Critique de Bolcho (Bruxelles, Inscrit le 20 octobre 2001, 76 ans) - 27 juillet 2009
Pas grand chose à ajouter à ce qu'en dit Saule. J'ai noté quelques détails significatifs de la vision de Wharton :
- la fiction moderne commence quand l'action est transférée de la rue vers l'âme avec Madame de Lafayette et « La Princesse de Clèves » ;
- le pas suivant, dans « Manon Lescaut » et « Le neveu de Rameau », c'est lorsque les personnages deviennent des humains reconnaissables dans la vie
- c'est lorsque les personnages deviennent des produits de leurs conditions matérielles et de leur milieu (Balzac, Stendhal) qu'on arrive à la fiction moderne.

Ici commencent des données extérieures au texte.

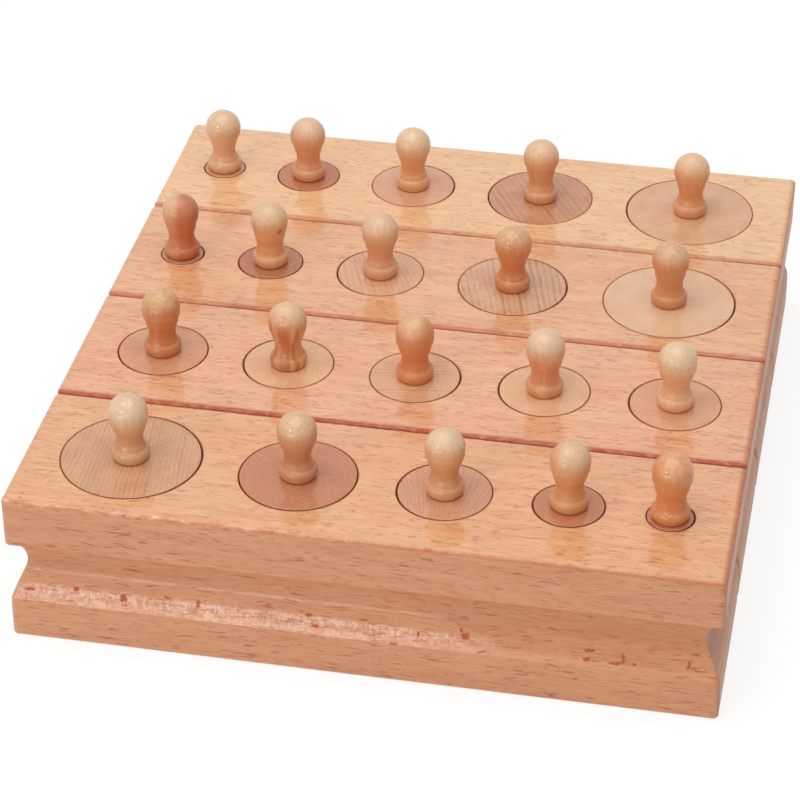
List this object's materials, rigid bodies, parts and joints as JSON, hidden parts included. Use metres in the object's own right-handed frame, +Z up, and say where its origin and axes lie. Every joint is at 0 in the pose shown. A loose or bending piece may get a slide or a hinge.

J'ai noté, comme Saule, l'explication de Wharton sur les dangers du recours au dialogue. Et je suis tellement d'accord ! Elle dit, par exemple :
« Quand dans la vie réelle, deux personnes ou davantage parlent ensemble, tout ce qui est entendu entre elles est écarté de leur conversation ; mais quand le romancier emploie la conversation comme un moyen, non pas seulement d'accentuer, mais de mener son récit, ses personnages sont obligés de se raconter bien des choses que chacun sait déjà que l'autre connaît. Pour éviter une impression d'invraisemblance, leur dialogue doit être truffé de banalités réalistes, et de détails extérieurs au sujet, à tel point que, (...) il se traîne page après page avant que le lecteur, perdant patience, n'arrive, dérouté et fatigué, au point où un seul paragraphe de narration l'aurait mené ».
Intéressante également son opinion sur les descriptions de lieux qui, selon elle, ne doivent apparaître que par le biais de la subjectivité des personnages qui y évoluent.
Et, pour finir, cette belle envolée sur le rôle du romancier :
« Le rôle de l'artiste est de faire pleurer, et non pas de pleurer, de faire rire, et non pas de rire ; et s'il est incapable de transmuer les larmes, les rires, la chair et le sang, dans la substance que travaille l'art, il n'a rien à en faire, et nous non plus ».